Обычно такая поддержка распространялась на искусство, обладающее явным национальным колоритом, однако в 1890-х и начале 1990-х годов купечество стало все больше вкладывать средства в те направления, которые были близки западным стилям. Ярким примером этой смены вкусов может послужить покровительство Мамонтова таким художникам, как Михаил Врубель, Константин Коровин, Валентин Серов. Коровин был к тому же одним из первых фаворитов Ивана Морозова, в чьей обширной коллекции русской живописи, наряду с работами будущих модернистов – Михаила Ларионова, Натальи Гончаровой, Марка Шагала – были также картины Врубеля и Исаака Левитана. Еще одним коллекционером, поддерживавшим возникавшее тогда движение модернистов, был Николай Рябушинский, который продвигал новоявленный московский авангард на выставках (среди них знаменитый салон «Золотое руно», 1908) и на страницах журнала «Золотое руно», основанного им же двумя годами ранее. Как справедливо заметил Владимир Немирович-Данченко, один из основателей Московского Художественного театра, «купечество выставляло напоказ свое стремление к культуре и цивилизации»[361]
.В 1892 году Третьяков пошел наперекор замыслу Александра III, желавшего приобрести его коллекцию для Русского музея в Санкт-Петербурге: коллекционер, будучи уже в возрасте, передал свою галерею в собственность Московской городской думы. Этот инцидент, когда простой человек бросил вызов – и весьма успешный – Царю Всея Руси, иллюстрирует идеологию купеческого меценатства в целом. С самого начала купечество избрало своей целью оспорить культурную гегемонию властей. Обладавшие прогрессивными и ярко выраженными национальными взглядами, либеральные по своим убеждениям, приверженцы демократии в общественной жизни, купцы-меценаты выдвинули непреодолимую – и первую в России – альтернативу традиционной художественной практике. Государство больше не было единственным источником образования (посредством академии), единственным инициатором контроля качества (посредством дипломов и конкурсов), и даже не было основным источником финансирования (осуществлявшегося путем заказов). Теперь, благодаря купеческому предпринимательству, возникла и стала процветать сфера интересов, независимая от государства и дворянства, состоявшего у него на службе. В этот мир в конце 1890-х годов и шагнул Сергей Дягилев.
Этот молодой денди с седой прядью в густых черных волосах уже был на пути к успеху, когда Мамонтов и художники из его кружка посетили выставку скандинавских живописцев, организованную Дягилевым в 1897 году[362]

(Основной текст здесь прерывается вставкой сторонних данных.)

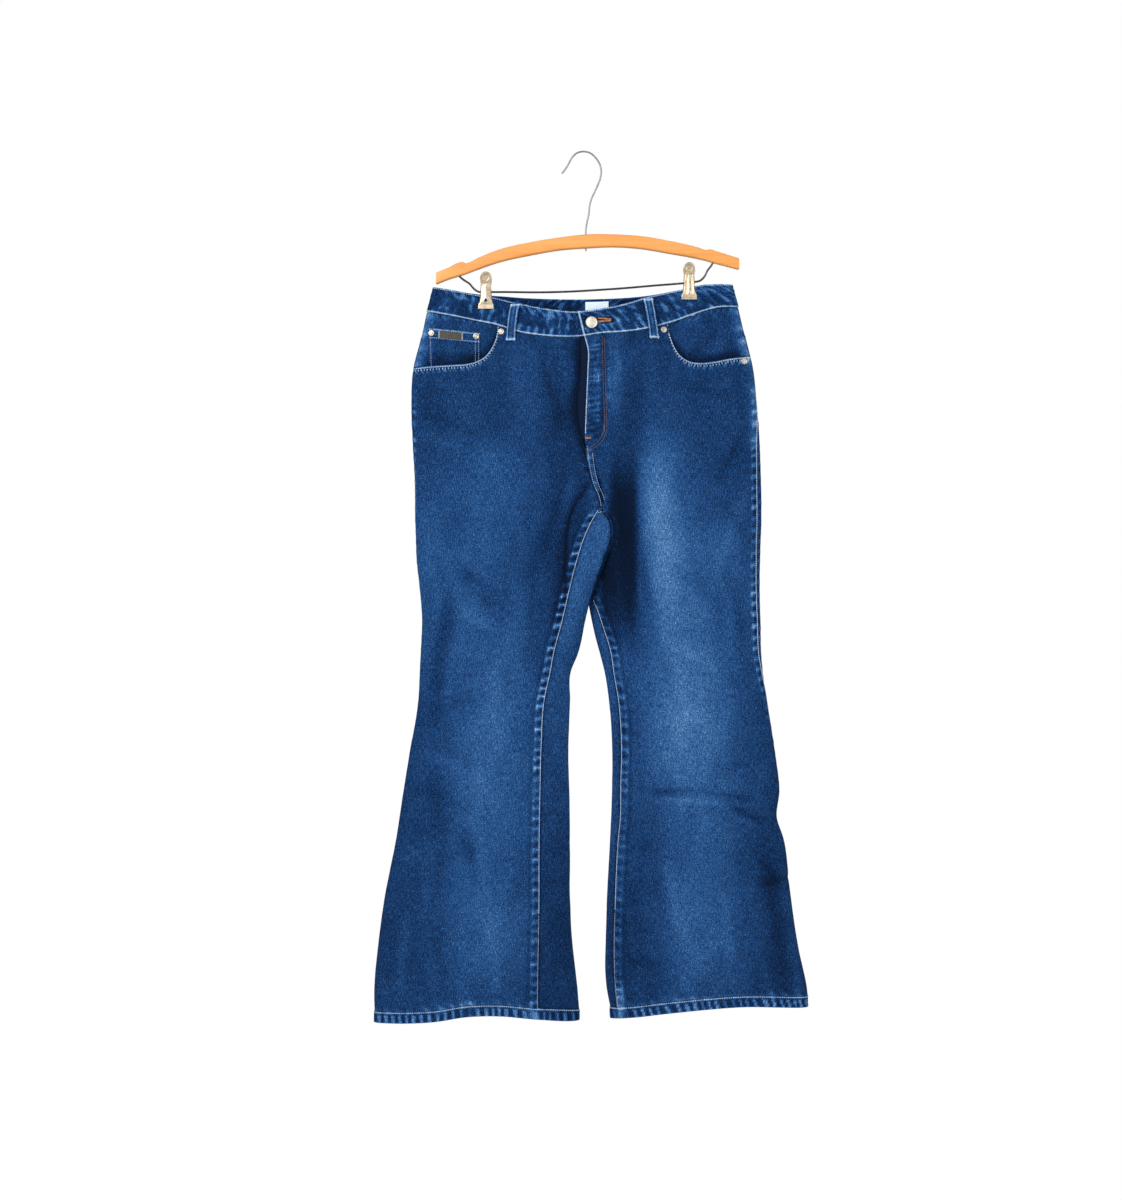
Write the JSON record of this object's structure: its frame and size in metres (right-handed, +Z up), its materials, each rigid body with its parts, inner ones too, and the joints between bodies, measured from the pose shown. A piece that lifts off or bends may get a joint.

. К двадцати пяти годам у него за плечами уже был ряд достижений: статьи, музыкальные сочинения, выставки, диплом юридического факультета. Но необходимо заметить, что именно эта встреча стала поворотным пунктом в жизни Дягилева-любителя, окончательно направившим его на стезю антрепренерства. «Дягилев, – пишет его биограф Арнольд Хаскелл, – был в полном восхищении Мамонтовым»[363]. Это восхищение открыло устремленному к Западу петербуржцу глаза на художественные богатства Москвы, познакомило со многими художниками, чьи имена звучали в его проектах в последующие пятнадцать лет; привило стремление к сотрудничеству и, по большому счету, привело к театру. Можно сказать, что благодаря Мамонтову любитель искусства стал создателем художественных империй. В конце 1890-х годов петербургский кружок Дягилева превратился, благодаря его стараниям, в «Абрамцево на Неве» и, подобно своему московскому прототипу, должен был бросить вызов официальному искусству царизма во имя свободной художественной деятельности.Чтобы лучше понять происходившее, вернемся в 1890 год, когда Дягилев переехал из Перми в столицу, чтобы прославиться. Хотя его послали в Петербург записаться на юридический факультет и получить, таким образом, доступ в высшие эшелоны гражданской службы, не лишенный дерзости юноша с большими связями желал прежде всего стать композитором. Почти сразу же он завел знакомства с подающими надежды эстетами – Александром Бенуа, Львом Бакстом, Дмитрием Философовым, Вальтером Нувелем и Константином Сомовым, рука об руку с которыми прошел первый этап своего жизненного пути. Кружок друзей, которые собирались на чаепития и подписывались на журналы по искусству, позднее превратился в дискуссионное общество («Невские пиквикианцы»), где рассуждали о музыке, живописи и литературе и где сформировался микрокосм тех «кабинетов», в которых велись дела Русского балета.